A federal appeals court on Wednesday affirmed a lower court ruling in favor of a Munich Re unit in litigation over its coverage denial for a marine vessel’s failed engine.  

Coral Gables, Florda-based Wave Cruiser LLC purchased a marine all-risks insurance policy from Munich Re unit Great Lakes Insurance SE that provided $310,000 in coverage for a marine vessel it purchased, according to the ruling by the 11th U.S. Circuit Court of Appeals in Atlanta in Great Lakes Insurance SE v. Wave Cruiser LLC

Under an exclusion, the policy did not provide coverage for damage to the vessel’s engines unless it was caused by an “accidental external event,” such as a collision. 
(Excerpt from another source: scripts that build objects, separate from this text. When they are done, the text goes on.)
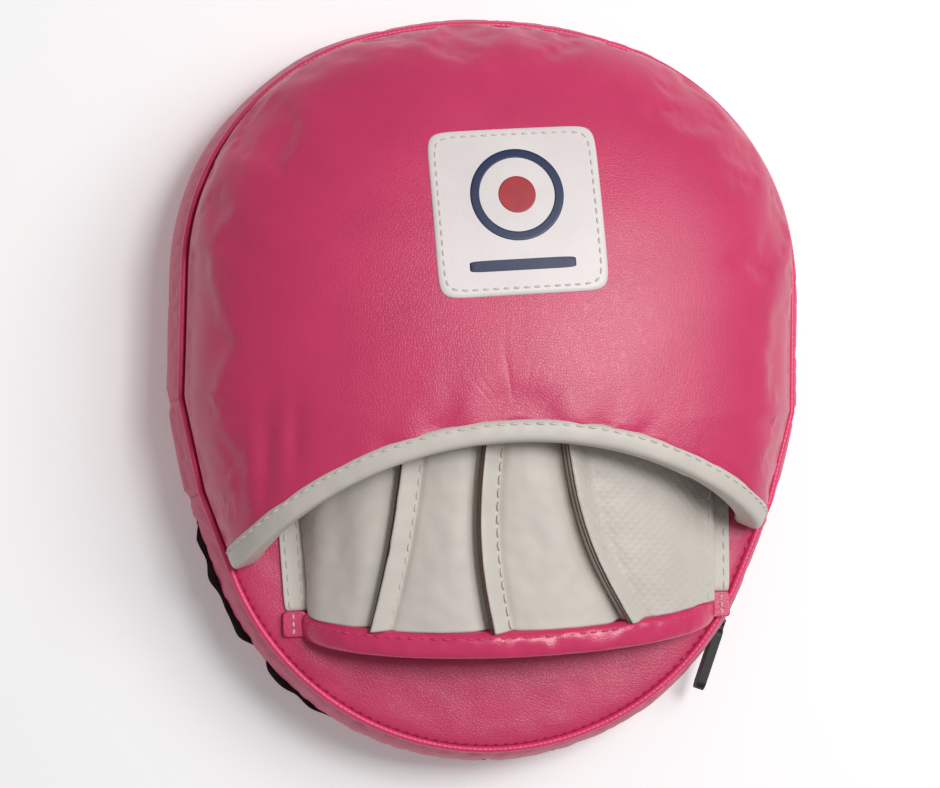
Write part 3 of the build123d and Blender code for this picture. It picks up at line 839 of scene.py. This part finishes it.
def on_hand(x, y, lift):
    """Places points across and along the hand on the back panel."""
    px, py = hand_to_pad(x, y)
    return np.stack(np.broadcast_arrays(px, py, BACK_Z + lift), axis=-1)


def build_side_strips():
    """The flat strips that hold the glove to the back panel, each with two rows of stitches."""
    top = GLOVE_REACH[1]
    width = 8.0 * MM
    for side, word in ((-1, "left"), (1, "right")):
        low_u, high_u = GLOVE_HALF[0] + width / 2, GLOVE_HALF[1] + width / 2
        middle = side * (low_u + high_u) / 2
        reach = (top - GLOVE_REACH[0]) / 2

        def place(x, y, lift, middle=middle, side=side):
            lean = side * (high_u - low_u) * (y / (GLOVE_REACH[1] - GLOVE_REACH[0]))
            return on_hand(middle + x + lean, y + GLOVE_REACH[0] + reach, lift)

        polar_patch(
            f"side_strip_{word}_leather",
            place,
            rounded_box(width / 2, reach, 14),
            1.3 * MM,
            "light",
            segments=160,
            slot="light_leather",
            replaces=(f"side_strip_{word}",),
        )
        y = np.linspace(-reach, reach, 60)
        for row, x in enumerate((-2.1 * MM, 2.1 * MM)):
            path, up = surface_path(lambda lift: place(np.full(60, x), y, lift + 1.2 * MM))
            stitches(f"side_strip_{word}_stitches_{row + 1}", path, up, "thread", slot="light_leather")


def build_wrist_binding():
    """The rolled pink binding of the wrist edge, its stitches and its flat stitched ends."""
    share = np.linspace(0.0, 1.0, 260)
    half = 4.4 * MM

    def roll(along, lift):
        """A line along the binding, moved towards the wrist by along and lifted off the glove."""
        base = glove(share, 0.0, lift)
        flat = cos(WRIST_LEAN)
        wrist = np.array((sin(HAND_TURN) * flat, -cos(HAND_TURN) * flat, -0.3 * sin(WRIST_LEAN)))
        return base + along * wrist

    loop = np.arange(24) * TURN / 24
    c, s = np.cos(loop), np.sin(loop)
    along = half + np.sign(c) * np.abs(c) ** 0.75 * half
    lifts = 0.3 * MM + np.sign(s) * np.abs(s) ** 0.8 * 2.6 * MM
    rings = np.stack([roll(a, l) for a, l in zip(along, lifts)], axis=1)
    puckers = smooth_noise(rings, 4.5 * MM, 31) * 0.45 * MM + smooth_noise(rings, 14 * MM, 32) * 0.5 * MM
    rings[..., 2] += puckers
    rings[..., 2] = np.maximum(rings[..., 2], BACK_Z + 0.05 * MM)
    binding = swept("wrist_edge_roll", rings, "roll", slot="pink_leather", replaces=("wrist_binding",))
    path, up = surface_path(lambda lift: roll(1.6 * MM, lift + 2.35 * MM))
    path[:, 2] += np.interp(share, np.linspace(0, 1, 260), puckers[:, 6])
    stitches("wrist_roll_stitches", path[8:-8], up[8:-8], "pink_thread", pitch=3.6 * MM, slot="pink_leather")

    for side, word in ((-1, "left"), (1, "right")):
        low, high = (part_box(f"binding_tab_{word}")[i] for i in (0, 1))
        centre = (low + high) / 2
        c, s = cos(HAND_TURN), sin(HAND_TURN)

        def place(x, y, lift, centre=centre, c=c, s=s):
            px, py = centre.x + x * c - y * s, centre.y + x * s + y * c
            return np.stack(np.broadcast_arrays(px, py, BACK_Z + lift), axis=-1)

        polar_patch(
            f"wrist_tab_{word}",
            place,
            rounded_box((high.x - low.x) / 2 - 0.1 * MM, (high.y - low.y) / 2 - 0.2 * MM, 6),
            2.4 * MM,
            "roll",
            slot="pink_leather",
            replaces=(f"binding_tab_{word}",),
        )
        y = np.linspace(-3.6 * MM, 3.6 * MM, 12)
        path, up = surface_path(lambda lift: place(np.full(12, 0.4 * side * MM), y, lift + 2.3 * MM))
        stitches(f"wrist_tab_{word}_stitches", path, up, "thread", pitch=2.4 * MM, slot="light_leather")


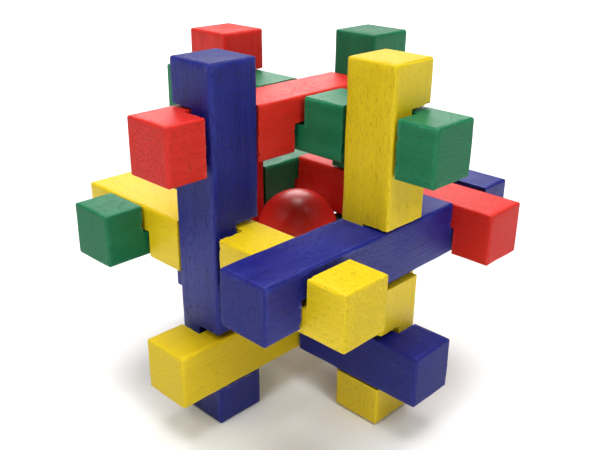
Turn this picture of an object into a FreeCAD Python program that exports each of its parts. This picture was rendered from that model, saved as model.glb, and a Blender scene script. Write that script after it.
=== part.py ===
"""Burr puzzle: a cage of twelve notched wooden bars with a loose ball inside.

Three square frames of four bars cross at right angles. The frame in the plane Y = 0 is the
outermost, the frame in the plane Z = 0 lies inside it, and the frame in the plane X = 0 lies
inside both. Wherever two bars cross, each is cut to half its width.

Millimetres, +Z up. The origin is in the middle of the cage. The front is -Y and the left is -X.
"""
import FreeCAD
import Part
import os
from math import sqrt

AXES = "XYZ"
BOX_SIZES = ("Length", "Width", "Height")

doc = FreeCAD.newDocument("BurrPuzzle")


# Driving sizes

SIZES = {
    "bar_length": 100.0,
    "bar_width": 15.0,
    "bar_spread": 30.0,     # from the middle of the cage to the middle line of a bar
    "notch_play": 2.0,      # how much longer a notch is than the bar that lies in it
    "lap_gap": 0.8,         # between the two halves that face each other in a crossing
    "edge_radius": 0.6,     # sanded edges of a bar blank
    "cutter_margin": 1.0,   # how far a notch cutter stands out of the blank
    "ball_diameter": 25.0,
    "ball_gap": 0.25,       # from the ball to the bars that it lies between
}

# Where each bar lies in the play of its notches, as shares of half that play
SHIFTS = {
    "bar_upright_left_blue": (0.2, 0.6, 0.0),
    "bar_upright_front_yellow": (-0.3, -0.4, 0.4),
    "bar_upright_back_red": (0.2, 0.0, 0.0),
    "bar_upright_right_green": (0.0, 0.2, 0.0),
    "bar_cross_top_red": (-0.6, 0.5, 0.3),
    "bar_cross_front_blue": (0.6, 0.0, 0.8),
    "bar_cross_back_green": (0.0, 0.0, -0.2),
    "bar_cross_bottom_yellow": (0.0, 0.0, -0.6),
    "bar_deep_top_green": (0.0, -0.4, 0.4),
    "bar_deep_left_yellow": (0.0, -0.3, -0.5),
    "bar_deep_right_red": (0.0, 0.3, 0.4),
    "bar_deep_bottom_blue": (-0.4, 0.0, -0.3),
}

sheet = doc.addObject("Spreadsheet::Sheet", "Sizes")


def write_size(row, alias, value):
    """One driving size: its name in column A, its number in column B."""
    sheet.set(f"A{row}", alias)
    sheet.set(f"B{row}", str(value))
    sheet.setAlias(f"B{row}", alias)


for row, (alias, value) in enumerate(SIZES.items(), start=1):
    write_size(row, alias, value)
first_shift_row = len(SIZES) + 1
shift_cells = [
    (f"{name}_shift_{axis.lower()}", shift[k])
    for name, shift in SHIFTS.items()
    for k, axis in enumerate(AXES)
]
for row, (alias, value) in enumerate(shift_cells, start=first_shift_row):
    write_size(row, alias, value)
doc.recompute()


# Bars

def place(target, offsets):
    """Binds an object's position to one expression for each axis."""
    for axis, offset in zip(AXES.lower(), offsets):
        target.setExpression(f"Placement.Base.{axis}", offset)


def cut_notch(body, along, station, side, side_sign, longer):
    """One cross notch. station is -1, 0 or 1 bar spreads from the middle of the bar.

    side is the axis that the notch opens along, and longer is how far it runs on past its
    play at its low end and at its high end, as two expressions.
    """
    cutter = body.newObject("PartDesign::SubtractiveBox", "Notch")
    across = 3 - along - side
    low_run, high_run = longer
    sizes = [None] * 3
    starts = [None] * 3
    sizes[along] = f"Sizes.bar_width + Sizes.notch_play + {low_run} + {high_run}"
    starts[along] = (
        f"{station} * Sizes.bar_spread - (Sizes.bar_width + Sizes.notch_play) / 2 - {low_run}"
    )
    sizes[side] = "(Sizes.bar_width + Sizes.lap_gap) / 2 + Sizes.cutter_margin"
    if side_sign > 0:
        starts[side] = "-Sizes.lap_gap / 2"
    else:
        starts[side] = "-Sizes.bar_width / 2 - Sizes.cutter_margin"
    sizes[across] = "Sizes.bar_width + 2 * Sizes.cutter_margin"
    starts[across] = "-Sizes.bar_width / 2 - Sizes.cutter_margin"
    for size_name, size in zip(BOX_SIZES, sizes):
        cutter.setExpression(size_name, size)
    place(cutter, starts)


def make_bar(name, along, centre, notches):
    """A square bar with sanded edges and its three cross notches.

    along is the index of the bar's own axis and centre its place in bar spreads.
    """
    body = doc.addObject("PartDesign::Body", name)
    body.Label = name
    blank = body.newObject("PartDesign::AdditiveBox", "Blank")
    for k, size_name in enumerate(BOX_SIZES):
        blank.setExpression(size_name, "Sizes.bar_length" if k == along else "Sizes.bar_width")
    place(blank, [
        "-Sizes.bar_length / 2" if k == along else "-Sizes.bar_width / 2" for k in range(3)
    ])
    doc.recompute()
    rounding = body.newObject("PartDesign::Fillet", "SandedEdges")
    rounding.Base = (blank, [f"Edge{n + 1}" for n in range(len(blank.Shape.Edges))])
    rounding.setExpression("Radius", "Sizes.edge_radius")
    for notch in notches:
        cut_notch(body, along, *notch)
    place(body, [
        f"{centre[k]} * Sizes.bar_spread + Sizes.{name}_shift_{axis.lower()} * Sizes.notch_play / 2"
        for k, axis in enumerate(AXES)
    ])
    return body


X, Y, Z = range(3)
NO_RUN = ("0", "0")
# Two notches run on by half a bar, so that the bar beside them can shift and come free
HALF_BAR_RUN = ("0", "Sizes.bar_width / 2")


def notch(station, side, side_sign, longer=NO_RUN):
    """The arguments of cut_notch for one notch."""
    return station, side, side_sign, longer


bars = [
    make_bar("bar_upright_left_blue", Z, (-1, 0, 0), [
        notch(-1, Y, -1), notch(0, X, 1), notch(1, Y, 1)]),
    make_bar("bar_upright_front_yellow", Z, (0, -1, 0), [
        notch(-1, X, -1), notch(0, Y, -1), notch(1, X, 1)]),
    make_bar("bar_upright_back_red", Z, (0, 1, 0), [
        notch(-1, X, -1), notch(0, Y, 1), notch(1, X, 1)]),
    make_bar("bar_upright_right_green", Z, (1, 0, 0), [
        notch(-1, Y, -1), notch(0, X, -1), notch(1, Y, -1)]),
    make_bar("bar_cross_top_red", X, (0, 0, 1), [
        notch(-1, Y, -1), notch(0, Z, -1, HALF_BAR_RUN), notch(1, Y, 1)]),
    make_bar("bar_cross_front_blue", X, (0, -1, 0), [
        notch(-1, Z, -1), notch(0, Y, 1), notch(1, Z, 1)]),
    make_bar("bar_cross_back_green", X, (0, 1, 0), [
        notch(-1, Z, 1), notch(0, Y, -1), notch(1, Z, -1)]),
    make_bar("bar_cross_bottom_yellow", X, (0, 0, -1), [
        notch(-1, Y, 1), notch(0, Z, 1), notch(1, Y, 1)]),
    make_bar("bar_deep_top_green", Y, (0, 0, 1), [
        notch(-1, X, -1), notch(0, Z, 1), notch(1, X, -1)]),
    make_bar("bar_deep_left_yellow", Y, (-1, 0, 0), [
        notch(-1, Z, 1), notch(0, X, -1), notch(1, Z, -1)]),
    make_bar("bar_deep_right_red", Y, (1, 0, 0), [
        notch(-1, Z, -1), notch(0, X, 1, HALF_BAR_RUN), notch(1, Z, 1)]),
    make_bar("bar_deep_bottom_blue", Y, (0, 0, -1), [
        notch(-1, X, 1), notch(0, Z, -1), notch(1, X, 1)]),
]


# Ball

def ball_seat():
    """How far along each axis the ball's middle lies, in the low corner at the right back.

    There it has the same clearance from the edges of the six bars around that corner. A ball
    too big to reach those edges lies against the bars' flat sides, and one that could pass
    between them lies in the middle of the opening.
    """
    half_width = sheet.bar_width / 2
    window = sheet.bar_spread - sheet.bar_width
    reach = sheet.ball_diameter / 2 + sheet.ball_gap
    held_by = max(0.0, 2 * reach ** 2 - window ** 2)
    inset = (window - sqrt(held_by)) / 2
    if inset < 0:
        return sheet.bar_spread - half_width - reach
    return half_width + inset


ball = doc.addObject("Part::Sphere", "ball_red")
ball.Label = "ball_red"
ball.setExpression("Radius", "Sizes.ball_diameter / 2")
seat = ball_seat()
ball.Placement = FreeCAD.Placement(FreeCAD.Vector(seat, seat, -seat), FreeCAD.Rotation())


# Checks and files

doc.recompute()
for item in doc.Objects:
    if "Invalid" in item.State or "Error" in item.State:
        raise RuntimeError(f"{item.Name} failed: {item.State}")

sub_parts = bars + [ball]
for sub_part in sub_parts:
    if sub_part.Shape.isNull() or not sub_part.Shape.isValid():
        raise RuntimeError(f"{sub_part.Label} has no valid shape")

os.makedirs("parts", exist_ok=True)
for sub_part in sub_parts:
    sub_part.Shape.exportStep(f"parts/{sub_part.Label}.step")
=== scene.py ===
# %% [markdown]
# # A painted burr puzzle
#
# Twelve square bars of painted wood cross in three directions and lock into a cage, and a
# painted ball lies loose inside. The bars are made one after the other from the same few
# steps: a blank with sanded edges, three notches with torn edges, and a few knocks.
# Painted wood looks real through its small faults, so most of the work goes into the
# ragged notch edges, the grain that shows through the paint, the worn spots, and a
# painted highlight of paler paint on the outer edges.

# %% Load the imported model
import math
import random

import bmesh
import bpy
from mathutils import Matrix, Vector, noise


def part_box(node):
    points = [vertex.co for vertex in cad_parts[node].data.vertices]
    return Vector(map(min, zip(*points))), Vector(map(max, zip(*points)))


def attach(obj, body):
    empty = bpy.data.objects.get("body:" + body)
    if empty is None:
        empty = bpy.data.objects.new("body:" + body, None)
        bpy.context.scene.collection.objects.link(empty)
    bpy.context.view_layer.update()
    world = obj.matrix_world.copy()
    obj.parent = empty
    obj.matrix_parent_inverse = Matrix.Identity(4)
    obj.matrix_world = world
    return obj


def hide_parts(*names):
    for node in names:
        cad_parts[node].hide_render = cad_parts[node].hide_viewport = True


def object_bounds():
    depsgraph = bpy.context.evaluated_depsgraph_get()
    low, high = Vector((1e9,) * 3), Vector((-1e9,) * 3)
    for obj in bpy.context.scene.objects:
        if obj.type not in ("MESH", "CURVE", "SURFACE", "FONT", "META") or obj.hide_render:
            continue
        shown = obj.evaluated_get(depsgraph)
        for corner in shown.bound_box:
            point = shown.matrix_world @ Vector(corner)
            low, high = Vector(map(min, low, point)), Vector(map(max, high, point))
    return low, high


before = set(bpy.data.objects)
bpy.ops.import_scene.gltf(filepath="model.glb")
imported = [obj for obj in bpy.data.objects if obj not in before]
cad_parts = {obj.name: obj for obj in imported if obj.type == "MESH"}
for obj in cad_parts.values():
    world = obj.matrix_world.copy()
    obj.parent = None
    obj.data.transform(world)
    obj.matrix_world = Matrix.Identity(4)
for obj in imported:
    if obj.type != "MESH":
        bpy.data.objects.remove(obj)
cad_low, cad_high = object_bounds()
print("CAD box", tuple(cad_low), tuple(cad_high))

# %% [markdown]
# ## Sizes
#
# Everything is in metres. A bar's place and length come from its CAD node. The notches
# can't be read off a box, so their sizes are named here.

# %% Sizes
MM = 0.001
BAR_WIDTH = 15 * MM
BAR_SPREAD = 30 * MM
NOTCH_PLAY = 2 * MM
LAP_GAP = 0.8 * MM
EDGE_RADIUS = 0.6 * MM
CUTTER_MARGIN = 1.5 * MM
X, Y, Z = range(3)
HALF_BAR = BAR_WIDTH / 2
TOUCHING = 0.01 * MM
print("notch length in mm", (BAR_WIDTH + NOTCH_PLAY) / MM)

# %% [markdown]
# ## The twelve bars
#
# Each bar has its own direction, and three notches. A notch is given by its station along
# the bar (-1, 0 or 1 spreads from the middle), the axis that it opens along, which way it
# opens, and how far it runs on past its play. Two notches run on by half a bar: they let
# the green key bar shift and the top of the cage come free.

# %% The bars and their notches
BARS = {
    "bar_upright_left_blue": (Z, [(-1, Y, -1, 0), (0, X, 1, 0), (1, Y, 1, 0)]),
    "bar_upright_front_yellow": (Z, [(-1, X, -1, 0), (0, Y, -1, 0), (1, X, 1, 0)]),
    "bar_upright_back_red": (Z, [(-1, X, -1, 0), (0, Y, 1, 0), (1, X, 1, 0)]),
    "bar_upright_right_green": (Z, [(-1, Y, -1, 0), (0, X, -1, 0), (1, Y, -1, 0)]),
    "bar_cross_top_red": (X, [(-1, Y, -1, 0), (0, Z, -1, HALF_BAR), (1, Y, 1, 0)]),
    "bar_cross_front_blue": (X, [(-1, Z, -1, 0), (0, Y, 1, 0), (1, Z, 1, 0)]),
    "bar_cross_back_green": (X, [(-1, Z, 1, 0), (0, Y, -1, 0), (1, Z, -1, 0)]),
    "bar_cross_bottom_yellow": (X, [(-1, Y, 1, 0), (0, Z, 1, 0), (1, Y, 1, 0)]),
    "bar_deep_top_green": (Y, [(-1, X, -1, 0), (0, Z, 1, 0), (1, X, -1, 0)]),
    "bar_deep_left_yellow": (Y, [(-1, Z, 1, 0), (0, X, -1, 0), (1, Z, -1, 0)]),
    "bar_deep_right_red": (Y, [(-1, Z, -1, 0), (0, X, 1, HALF_BAR), (1, Z, 1, 0)]),
    "bar_deep_bottom_blue": (Y, [(-1, X, 1, 0), (0, Z, -1, 0), (1, X, 1, 0)]),
}
KEY_BAR = "bar_upright_right_green"
print(len(BARS), "bars,", sum(len(notches) for _, notches in BARS.values()), "notches")

# %% [markdown]
# ## Helpers for modelling
#
# Operators act on whatever is selected, so each step starts from an empty selection, and
# picks faces, edges or points by where they are. A box is made at its full size in edit
# mode, and not by the object's own scale, so that a bevel has the same radius all round.

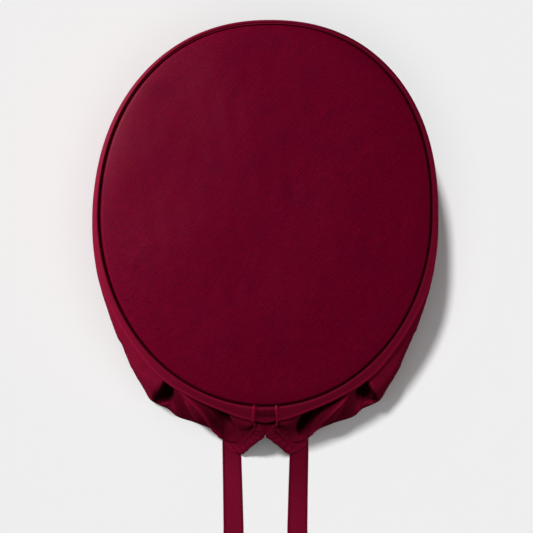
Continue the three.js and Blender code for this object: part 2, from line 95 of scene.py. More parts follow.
# The band, from the edge of the slit to the middle of the front. Each row is one fold line that
# runs from the ridge under the seam down to the rim: its turn at the ridge, how far out it stands
# at the ridge, waist, skirt and hem, how many degrees it has drifted at the last three, and the
# lift of its lower end.
FOLDS = {
    "slit edge": (4.1, 8.4, 10.2, 12, 12.9, -0.4, -0.8, -1, 50),
    "arch": (7.8, 7.5, 11.4, 16.4, 19.5, -1, -2.1, -2.8, 30),
    "tie exit": (12.5, 6.4, 10.2, 18.4, 25.4, -2.1, -4, -5, 10),
    "tie mouth": (15.5, 5.9, 6, 13.8, 26.4, -2.6, -5.2, -6, 3),
    "valley": (19.9, 5.6, 3.8, 9.8, 26.6, -5, -8.4, -9.6, 2),
    "valley flank": (25.5, 5.5, 4.8, 12.6, 26.4, -8, -12.7, -14.4, 2.1),
    "diagonal fold": (30.2, 5.8, 12, 20.6, 25.4, -9.9, -16.1, -18.1, 1.3),
    "lobe, inner": (31.1, 5.9, 12.2, 20, 22.6, -8.6, -14.2, -16, 0),
    "lobe, middle": (31.8, 6, 10.6, 18.2, 22.1, -5.3, -9.6, -11.4, 0),
    "lobe, outer": (32.5, 6.1, 10, 19, 23.6, -2.7, -5.3, -6.2, 0),
    "recess": (33.3, 6, 5.4, 12, 22.6, -1.2, -2.4, -4.2, 0),
    "recess, ear side": (34.3, 6, 5.6, 12, 23.4, -0.4, -1.4, -2.8, 0),
    "ear edge": (35.4, 6.1, 13.4, 20.8, 24.3, -0.6, -1.2, -1.2, 0),
    "ear": (36.3, 6.1, 14.4, 21.2, 24, 0, -0.7, -1, 0),
    "behind the ear": (39.8, 6, 14, 19.8, 21.8, 0, -0.6, -1.3, 0),
    "flare": (44.2, 5.5, 12.6, 17.6, 19, 0.1, 0, 0, 0),
    "crease": (49.4, 5.1, 10.6, 14.6, 15.8, 0.5, 0.8, 0.8, 0),
    "flare, side": (56.7, 5, 9.2, 12.5, 13.4, 0.5, 1.1, 1.1, 0),
    "temple, back": (64.2, 5.3, 8.2, 10.4, 11.4, 0.6, 1.2, 1.5, 0),
    "temple": (71.5, 5.4, 7.4, 9.2, 10, 0.7, 0.8, 0.9, 0),
    "side": (90, 4, 6, 7.4, 7.6, 0, 0, 0, 0),
    "side, front": (120, 3.3, 5, 6, 5.8, 0, 0, 0, 0),
    "forehead, side": (150, 2.7, 3.6, 4.1, 3.9, 0, 0, 0, 0),
    "forehead": (180, 2.3, 2.9, 3.2, 3, 0, 0, 0, 0),
}

# Creases and fold edges of the skirt: height, reach toward the slit and away from it, and the lines
# at the left and at the right as the eye above sees them on the ground.
CREASES = {
    "diagonal fold": (1.1, 1.1, 0.6,
        [(-48.5, -77), (-40.5, -84), (-33.5, -91.5), (-28.5, -99), (-25, -102), (-22.5, -106)],
        [(47, -79), (38.5, -87.5), (30.5, -96), (25.5, -101), (24, -103)]),
    "ear's edge": (0.8, 0.7, 3, [(-55.5, -72), (-57.5, -77), (-59.5, -81), (-61, -84.5)],
        [(56.5, -72.5), (58.5, -77.5), (62, -84.5)]),
    "pocket's hem": (1, 0.9, 0.9, [(-59, -84.5), (-56, -83), (-54, -82.5)],
        [(53.5, -82.5), (56, -81), (59, -81.5)]),
    "pocket's hem, inner": (1, 0.9, 0.9, [(-57, -87), (-54.5, -85), (-51, -84.5)],
        [(52, -85.5), (55, -84.5), (58.5, -85)]),
    "ear's crease": (-0.5, 1.2, 1.2, [(-80, -50), (-75, -57.5), (-69.5, -65), (-63.5, -71.5)],
        [(75, -54.5), (71, -61), (66, -68)]),
    "lobe's hem": (-0.7, 0.7, 0.7, [(-34, -95.5), (-28.5, -99.5)], [(30, -97), (33.5, -95)]),
    "valley": (0.35, 0.8, 0.8, [(-35.5, -83), (-28, -91), (-21.5, -98.5)],
        [(34.5, -85.5), (28.5, -93), (23.5, -98.5)]),
    "valley, middle": (0.35, 0.8, 0.8, [(-29, -85.5), (-22.5, -93.5), (-17, -100)],
        [(28.5, -88), (22, -96.5)]),
    "valley, inner": (0.3, 0.8, 0.8, [(-21.5, -89), (-16, -96.5)], [(21, -90), (17, -98)]),
    "lobe": (0.4, 2.5, 2.5, [(-43.5, -83.5), (-40, -90), (-35.5, -95.5)],
        [(43, -84.5), (39.5, -90.5), (35.5, -95)]),
    "lobe's edge": (0.5, 0.8, 1.5, [(-50, -78), (-50.5, -82.5), (-50, -86.5), (-48, -89.5)],
        [(51, -78), (51.5, -82.5), (50.5, -86.5), (48.5, -89.5)]),
}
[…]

A few months after its purchase, the vessel’s port engine suffered a catastrophic engine failure, the ruling said. Its engines had operated for 17 hours between a surveyor’s prepurchase inspection and the port engine failure, and its captain did not report rough weather or anything unusual before the failure, the ruling said. 

Great Lakes denied coverage, stating its policy only covered an accidental external event. It filed suit in U.S. District Court in Miami, seeking a declaratory judgment the policy did not cover the vessel’s damaged engine.  

Wave Cruiser filed a counterclaim charging Great Lakes with failing to investigate the claim fully and breaching its duty of good faith and fair dealing. 

The district court ruled in Great Lakes’ favor and was affirmed by a unanimous three-judge appeals court panel. 

“Wave Cruiser bore the burden to prove at trial that an external event caused the engine failure, and it failed to come forward at summary judgment with evidence to meet this burden,” the ruling said. 

Attorneys in the case did not respond to requests for comment. 

In May, a federal appeals court affirmed a lower court and ruled Great Lakes did not have to indemnify a bar and its owner for negligence stemming from a bar employee’s attack in the lounge’s parking lot because its policy’s assault-and-battery exclusion applies.